## STATED TASK
Repeat exactly the lines of the listing below, please, starting with the first and ending with the line containing "return coverColumn(u)[round(w *"; leave out the rest.

## GIVEN INFORMATION
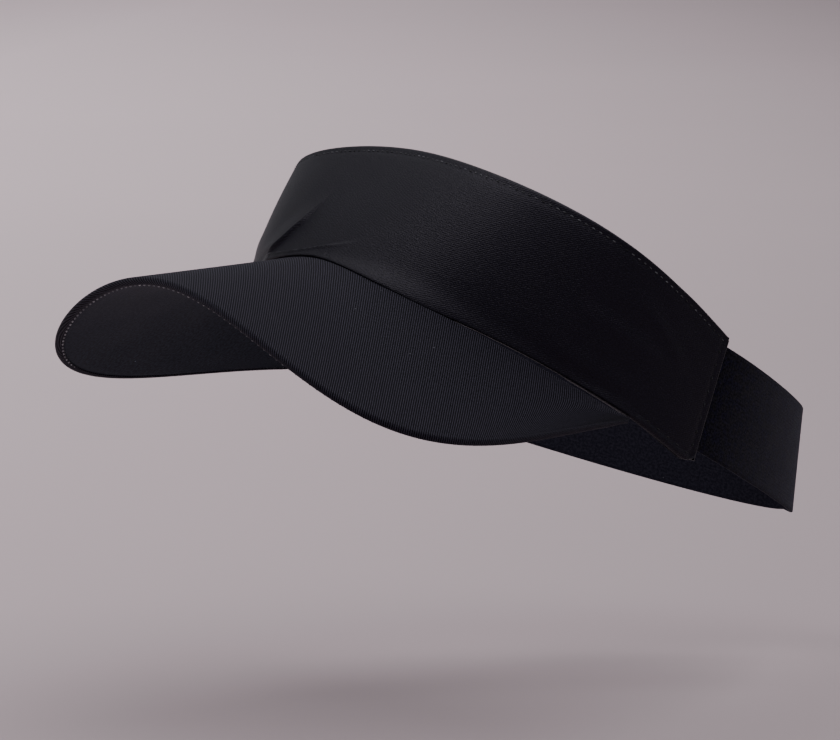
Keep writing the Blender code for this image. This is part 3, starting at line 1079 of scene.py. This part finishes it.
def coverPath(u, width):
    # (out from the edge, depth below the upper face), from the seam to the turned-under leg
    fit = billFit(width)
    radius = bill["rimRadius"] * tipFit(u)
    faceDepth = bill["coverDepth"]
    centre = (radius + bill["coverThick"] / 2.0, faceDepth + radius)
    seamOut = width - mix(0.45, 0.75, ease((abs(u) - 0.3) / 0.5)) * fit
    droop = mix(0.5, 1.5, ease((abs(u) - 0.3) / 0.5)) * tipFit(u) * fit
    path = []
    for i in range(coverSize["curlRows"]):
        part = i / coverSize["curlRows"]
        path.append((seamOut - 1.5 * fit * part ** 1.6, faceDepth + droop * (1.0 - part) ** 2))
    firstOut = seamOut - 1.5 * fit
    for i in range(coverSize["faceRows"]):
        part = i / coverSize["faceRows"]
        out = mix(firstOut, centre[0], part ** 0.9)
        dip = bill["grooveDepth"] * bell(out - bill["grooveIn"], 0.6) * ease((fit - 0.5) / 0.4)
        path.append((out, faceDepth + dip))
    for i in range(coverSize["arcRows"] + 1):
        a = math.radians(mix(-90.0, -270.0, i / coverSize["arcRows"]))
        path.append((centre[0] + radius * math.cos(a), centre[1] + radius * math.sin(a)))
    legDepth = faceDepth + 2.0 * radius
    for i in range(1, coverSize["legRows"]):
        part = i / (coverSize["legRows"] - 1)
        path.append((centre[0] + bill["rimLeg"] * fit * part, legDepth))
    return path


coverColumns = {}


def coverColumn(u):
    # one column of the cover with its places on the flat cloth
    key = round(u, 6)
    if key not in coverColumns:
        billU = mix(-bill["tip"], bill["tip"], u)
        ribFrame = billFrame(billU)
        path = coverPath(billU, ribFrame[2])
        points = [billPointIn(ribFrame, out, depth) for out, depth in path]
        coverColumns[key] = points
    return coverColumns[key]


def coverAt(u, w):
    return coverColumn(u)[round(w * (coverRows - 1))]


def clothRun(columns, rowCount, column):
    # sideways length of every row from the middle, and the front-to-back place, for a straight grain
    middle = columns // 2
    places = {}
    for j in range(rowCount):
        run = 0.0
        for i in range(middle, columns + 1):
            if i > middle:
                a, b = column((i - 1) / columns)[j], column(i / columns)[j]
                run += math.hypot(b.x - a.x, b.z - a.z)
            places[i, j] = (run, column(i / columns)[j].y)
            places[columns - i, j] = (-run, column(i / columns)[j].y)
    return places


firstRim = coverSize["curlRows"] + coverSize["faceRows"]
coverPlaces = clothRun(coverSize["columns"], coverRows, coverColumn)
for i in range(coverSize["columns"] + 1):
    points = coverColumn(i / coverSize["columns"])
    edgeIn, edgeOut = coverPlaces[i, firstRim - 4], coverPlaces[i, firstRim]
    heading = Vector((edgeOut[0] - edgeIn[0], edgeOut[1] - edgeIn[1])).normalized()
    gone = 0.0
    for j in range(firstRim + 1, coverRows):
        gone += (points[j] - points[j - 1]).length
        coverPlaces[i, j] = (edgeOut[0] + heading.x * gone, edgeOut[1] + heading.y * gone)


def coverWeave(u, w):
    return coverPlaces[round(u * coverSize["columns"]), round(w * (coverRows - 1))]


billCover = laySheet(
    "billCover", coverSize["columns"], coverRows - 1, coverAt, bill["coverThick"], coverWeave)
dress(billCover, twill, "bill_twill", "visor", "bill_upper_cover", "bill_rim")

underSize = {"columns": 260, "rows": 36, "seamGap": 0.9, "rimGap": 0.12}


def underColumn(u):
    billU = mix(-bill["tip"] + 0.01, bill["tip"] - 0.01, u)
    ribFrame = billFrame(billU)
    fit = billFit(ribFrame[2])
    near = bill["rimRadius"] * tipFit(billU) + bill["coverThick"] / 2.0 + bill["rimLeg"] * fit
    near += underSize["rimGap"]
    far = ribFrame[2] - underSize["seamGap"] * fit
    depth = bill["coverDepth"] + 2.0 * bill["rimRadius"] * tipFit(billU)
    points = []
    for j in range(underSize["rows"] + 1):
        out = mix(near, far, j / underSize["rows"])
        tuck = 0.25 * (1.0 - ease((out - near) / 1.2))
        points.append(billPointIn(ribFrame, out, depth - tuck))
    return points


underColumns = [underColumn(i / underSize["columns"]) for i in range(underSize["columns"] + 1)]
underPlaces = clothRun(
    underSize["columns"], underSize["rows"] + 1, lambda u: underColumns[round(u * underSize["columns"])])


def underAt(u, w):
    return underColumns[round(u * underSize["columns"])][round(w * underSize["rows"])]


def underWeave(u, w):
    return underPlaces[round(u * underSize["columns"]), round(w * underSize["rows"])]


billUnder = laySheet(
    "billUnderCover", underSize["columns"], underSize["rows"], underAt, bill["coverThick"] * 0.9, underWeave)
dress(billUnder, underCloth, "lining_cloth", "visor", "bill_under_cover")
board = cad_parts["bill_board"]
board.data.materials.clear()
board.data.materials.append(boardFinish())
print("bill covered")

# strap: one length of elastic from pocket to pocket
strapGrid = {"columns": 240, "rows": 24, "tabShare": 0.07, "headMiddle": 20.0}


def strapAt(u, w):
    run = 2.0 * u - 1.0
    side = 1 if run >= 0.0 else -1
    reach = abs(run)
    share = 1.0 - strapGrid["tabShare"]
    s = 1.0 - reach / share if reach < share else -(reach - share) / strapGrid["tabShare"]
    return strapPoint(s, w, side)


strap = laySheet(
    "strap", strapGrid["columns"], strapGrid["rows"], strapAt, strapShape["thick"], soften=0.3, sharp=60.0)
# the face towards the head is marked and painted lighter: painted fill light
inside = strap.data.attributes.new("inside", "FLOAT", "FACE")
headMiddle = toRow(Vector((0.0, strapGrid["headMiddle"], 0.0)))
for face in strap.data.polygons:
    inside.data[face.index].value = 1.0 if face.normal.dot(headMiddle - face.center) > 0.0 else 0.0
dress(strap, elastic, "strap_elastic", None, "strap_leg_left", "strap_back", "strap_leg_right")
bandEnd = strapPoint(0.0, 0.5, 1)
splitAt = strapPoint(strapShape["split"], 0.5, 1)
toRow(Vector((0.0, bandEnd.y + 1.0, bandEnd.z)))
toRow(Vector((0.0, splitAt.y, bandEnd.z)))
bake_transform(strap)
print("strap made")

# sewing: one stitch is modelled, then copied along each row
stitchSize = {"length": 1.35, "radius": 0.2, "dip": 0.16, "sidePitch": 3.6}
# the bill's edge row; its places run from -1 at the right corner to 1 at the left one
edgeStitch = {
    "length": 0.85,
    "radius": 0.30,
    "dip": 0.12,
    "pitch": 2.6,
    "rise": 0.06,  # below the rolled edge
    "sunk": -0.50,  # the same towards both corners
    "sunkFrom": 0.56,
    "sinkSpan": 0.10,
    "leftRise": 0.16,  # added left of the middle
    "leftIn": 0.25,  # in from the rolled edge's lowest line
    "rightIn": 0.80,
}


def makeStitch(name, length, radius, dip, material):
    clearPick()
    bpy.ops.mesh.primitive_uv_sphere_add(
        segments=8, ring_count=8, radius=1.0, rotation=(0.0, math.radians(90.0), 0.0))
    stitch = bpy.context.object
    stitch.name = name
    bpy.ops.object.transform_apply(rotation=True)
    stitch.scale = (length / 2.0, radius, radius)
    bpy.ops.object.transform_apply(scale=True)
    # the ends go down into the needle holes
    bpy.ops.object.mode_set(mode="EDIT")
    bpy.ops.mesh.select_all(action="DESELECT")
    shape = bmesh.from_edit_mesh(stitch.data)
    for vert in shape.verts:
        vert.select = abs(vert.co.x) > 0.33 * length
    shape.select_flush(True)
    bmesh.update_edit_mesh(stitch.data)
    bpy.ops.transform.translate(value=(0.0, 0.0, -dip))
    bpy.ops.object.mode_set(mode="OBJECT")
    for layer in list(stitch.data.uv_layers):
        stitch.data.uv_layers.remove(layer)
    layer = stitch.data.uv_layers.new(name="weave")
    for corner in stitch.data.loops:
        co = stitch.data.vertices[corner.vertex_index].co
        layer.data[corner.index].uv = (co.x, co.y * 2.0 + co.z)
    stitch.data.materials.append(material)
    bpy.ops.object.shade_smooth()
    return stitch


def sewRow(name, model, line, pitch):
    # line is a list of (place, outward) in mm; a stitch is set every pitch
    lengths = [0.0]
    for (a, _), (b, _) in zip(line, line[1:]):
        lengths.append(lengths[-1] + (b - a).length)
    count = int(lengths[-1] / pitch)
    copies = []
    k = 0
    for n in range(count):
        gone = (n + 0.5) * lengths[-1] / count
        while lengths[k + 1] < gone:
            k += 1
        part = (gone - lengths[k]) / (lengths[k + 1] - lengths[k])
        place = line[k][0].lerp(line[k + 1][0], part)
        out = line[k][1].lerp(line[k + 1][1], part).normalized()
        ahead = (line[k + 1][0] - line[k][0]).normalized()
        side = out.cross(ahead).normalized()
        out = ahead.cross(side).normalized()
        wobble = noise.noise(Vector((n * 0.77, len(name) * 1.3, 0.0)))
        turn = Matrix.Rotation(0.16 * wobble, 3, out)
        ahead, side = turn @ ahead, turn @ side
        size = 1.0 + 0.12 * noise.noise(Vector((n * 1.9, len(name) * 0.7, 4.0)))
        mesh = model.data.copy()
        # each stitch's weave place is shifted, so its pattern and painted highlight differ from its neighbours'
        for place2d in mesh.uv_layers["weave"].data:
            place2d.uv.x += 17.0 * n
        basis = Matrix((ahead * size, side, out)).transposed().to_4x4()
        mesh.transform(Matrix.Translation(place) @ basis)
        mesh.transform(Matrix.Diagonal((0.001, 0.001, 0.001, 1.0)) @ tipBack.to_4x4())
        copy = bpy.data.objects.new(name, mesh)
        bpy.context.scene.collection.objects.link(copy)
        copies.append(copy)
    return joinAll(copies, name)


def crownLine(angles, zAt, depth):
    line = []
    for angle in angles:
        z = zAt(angle)
        place = crownPoint(angle, z, depth + panelDent(angle, z))
        line.append((place, -crownInward(angle, z)))
    return line


def span(start, end, steps):
    return [mix(start, end, i / steps) for i in range(steps + 1)]


dark = makeStitch("darkStitch", stitchSize["length"], stitchSize["radius"], stitchSize["dip"], darkThread)
dots = makeStitch("paleStitch", edgeStitch["length"], edgeStitch["radius"], edgeStitch["dip"], paleThread)

topEnd = band["endAngle"] - 1.0
topRow = sewRow("stitchesTop", dark,
                crownLine(span(-topEnd, topEnd, 400), lambda a: topAt(a) - panel["topStitchDrop"], -0.10),
                panel["stitchPitch"])
dress(topRow, edgeThread, "dark_thread", "visor", "thread_top_edge")

for side, word in ((1, "left"), (-1, "right")):
    endAngle = side * (band["endAngle"] - panel["endStitchInset"])
    endLine = []
    for w in span(0.0, 1.0, 60):
        z = mix(
            lowAt(endAngle) + panel["hemStitchRise"] + 1.2, topAt(endAngle) - panel["topStitchDrop"] - 1.6, w)
        endLine.append((crownPoint(endAngle, z, -0.10 + panelDent(endAngle, z)), -crownInward(endAngle, z)))
    row = sewRow("stitchesEnd" + word.capitalize(), dark, endLine, stitchSize["sidePitch"])
    dress(row, darkThread, "dark_thread", "visor", "thread_end_" + word)
    hemAngles = [side * a for a in span(band["seamCornerAngle"] + 1.5, band["endAngle"] - 1.6, 60)]
    hemLine = crownLine(hemAngles, lambda a: lowAt(a) + panel["hemStitchRise"], -0.10)
    row = sewRow("stitchesHem" + word.capitalize(), dark, hemLine, stitchSize["sidePitch"])
    dress(row, darkThread, "dark_thread", "visor", "thread_hem_" + word)

sweatEnd = sweat["angle"] - 2.0
sweatLine = []
for angle in span(-sweatEnd, sweatEnd, 300):
    z = sweatTop(angle) - 3.0
    depth = sweat["depth"] + sweat["bindingRadius"] + sweat["bindingThick"] / 2.0 + 0.12
    sweatLine.append((crownPoint(angle, z, depth), crownInward(angle, z)))
sweatRow = sewRow("stitchesSweatband", dark, sweatLine, 2.6)
dress(sweatRow, darkThread, "dark_thread", "visor", "thread_sweatband")

edgeLine = []
for u in span(-0.955, 0.955, 400):
    ribFrame = billFrame(u)
    fit = tipFit(u)
    radius = bill["rimRadius"] * fit
    # the row sinks into the cloth towards both corners, and stands proud on the left
    shown = ease((edgeStitch["sunkFrom"] - abs(u)) / edgeStitch["sinkSpan"])
    rise = mix(edgeStitch["sunk"], edgeStitch["rise"], shown) + edgeStitch["leftRise"] * ease((u + 0.05) / 0.15)
    out = radius + bill["coverThick"] / 2.0
    out += mix(edgeStitch["rightIn"], edgeStitch["leftIn"], ease((u + 0.2) / 0.25)) * fit
    below = bill["coverDepth"] + 2.0 * radius + bill["coverThick"] / 2.0 + rise
    place = billPointIn(ribFrame, out, below)
    edgeLine.append((place, (place - billPointIn(ribFrame, out, below - 1.0)).normalized()))
edgeRow = sewRow("stitchesBillEdge", dots, edgeLine, edgeStitch["pitch"])
dress(edgeRow, paleThread, "pale_thread", "visor", "thread_bill_edge")
for model in (dark, dots):
    bpy.data.objects.remove(model)
print("rows sewn")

## EXPECTED ANSWER
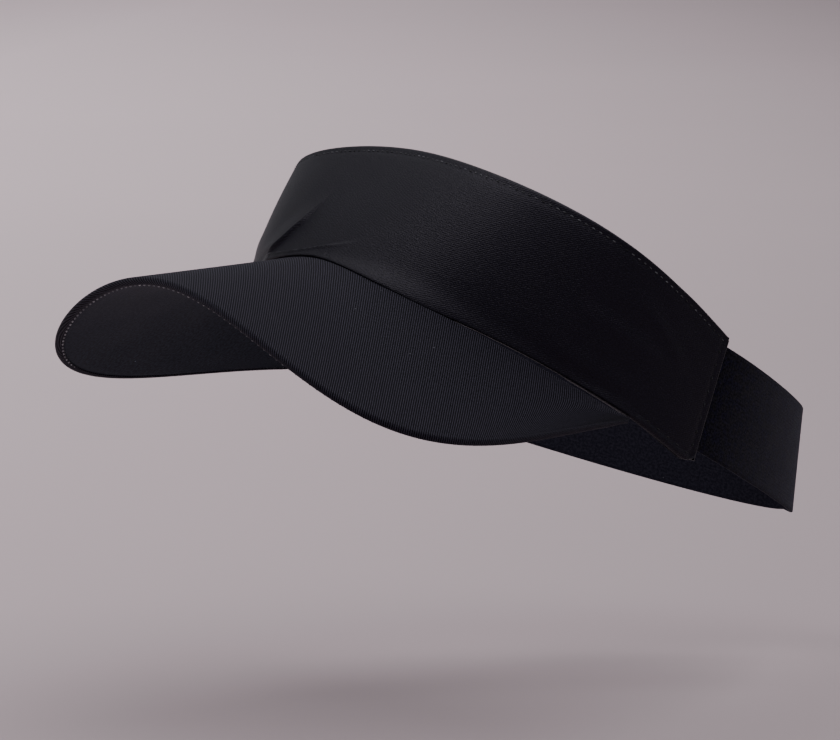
Keep writing the Blender code for this image. This is part 3, starting at line 1079 of scene.py. This part finishes it.
def coverPath(u, width):
    # (out from the edge, depth below the upper face), from the seam to the turned-under leg
    fit = billFit(width)
    radius = bill["rimRadius"] * tipFit(u)
    faceDepth = bill["coverDepth"]
    centre = (radius + bill["coverThick"] / 2.0, faceDepth + radius)
    seamOut = width - mix(0.45, 0.75, ease((abs(u) - 0.3) / 0.5)) * fit
    droop = mix(0.5, 1.5, ease((abs(u) - 0.3) / 0.5)) * tipFit(u) * fit
    path = []
    for i in range(coverSize["curlRows"]):
        part = i / coverSize["curlRows"]
        path.append((seamOut - 1.5 * fit * part ** 1.6, faceDepth + droop * (1.0 - part) ** 2))
    firstOut = seamOut - 1.5 * fit
    for i in range(coverSize["faceRows"]):
        part = i / coverSize["faceRows"]
        out = mix(firstOut, centre[0], part ** 0.9)
        dip = bill["grooveDepth"] * bell(out - bill["grooveIn"], 0.6) * ease((fit - 0.5) / 0.4)
        path.append((out, faceDepth + dip))
    for i in range(coverSize["arcRows"] + 1):
        a = math.radians(mix(-90.0, -270.0, i / coverSize["arcRows"]))
        path.append((centre[0] + radius * math.cos(a), centre[1] + radius * math.sin(a)))
    legDepth = faceDepth + 2.0 * radius
    for i in range(1, coverSize["legRows"]):
        part = i / (coverSize["legRows"] - 1)
        path.append((centre[0] + bill["rimLeg"] * fit * part, legDepth))
    return path


coverColumns = {}


def coverColumn(u):
    # one column of the cover with its places on the flat cloth
    key = round(u, 6)
    if key not in coverColumns:
        billU = mix(-bill["tip"], bill["tip"], u)
        ribFrame = billFrame(billU)
        path = coverPath(billU, ribFrame[2])
        points = [billPointIn(ribFrame, out, depth) for out, depth in path]
        coverColumns[key] = points
    return coverColumns[key]


def coverAt(u, w):
    return coverColumn(u)[round(w * (coverRows - 1))]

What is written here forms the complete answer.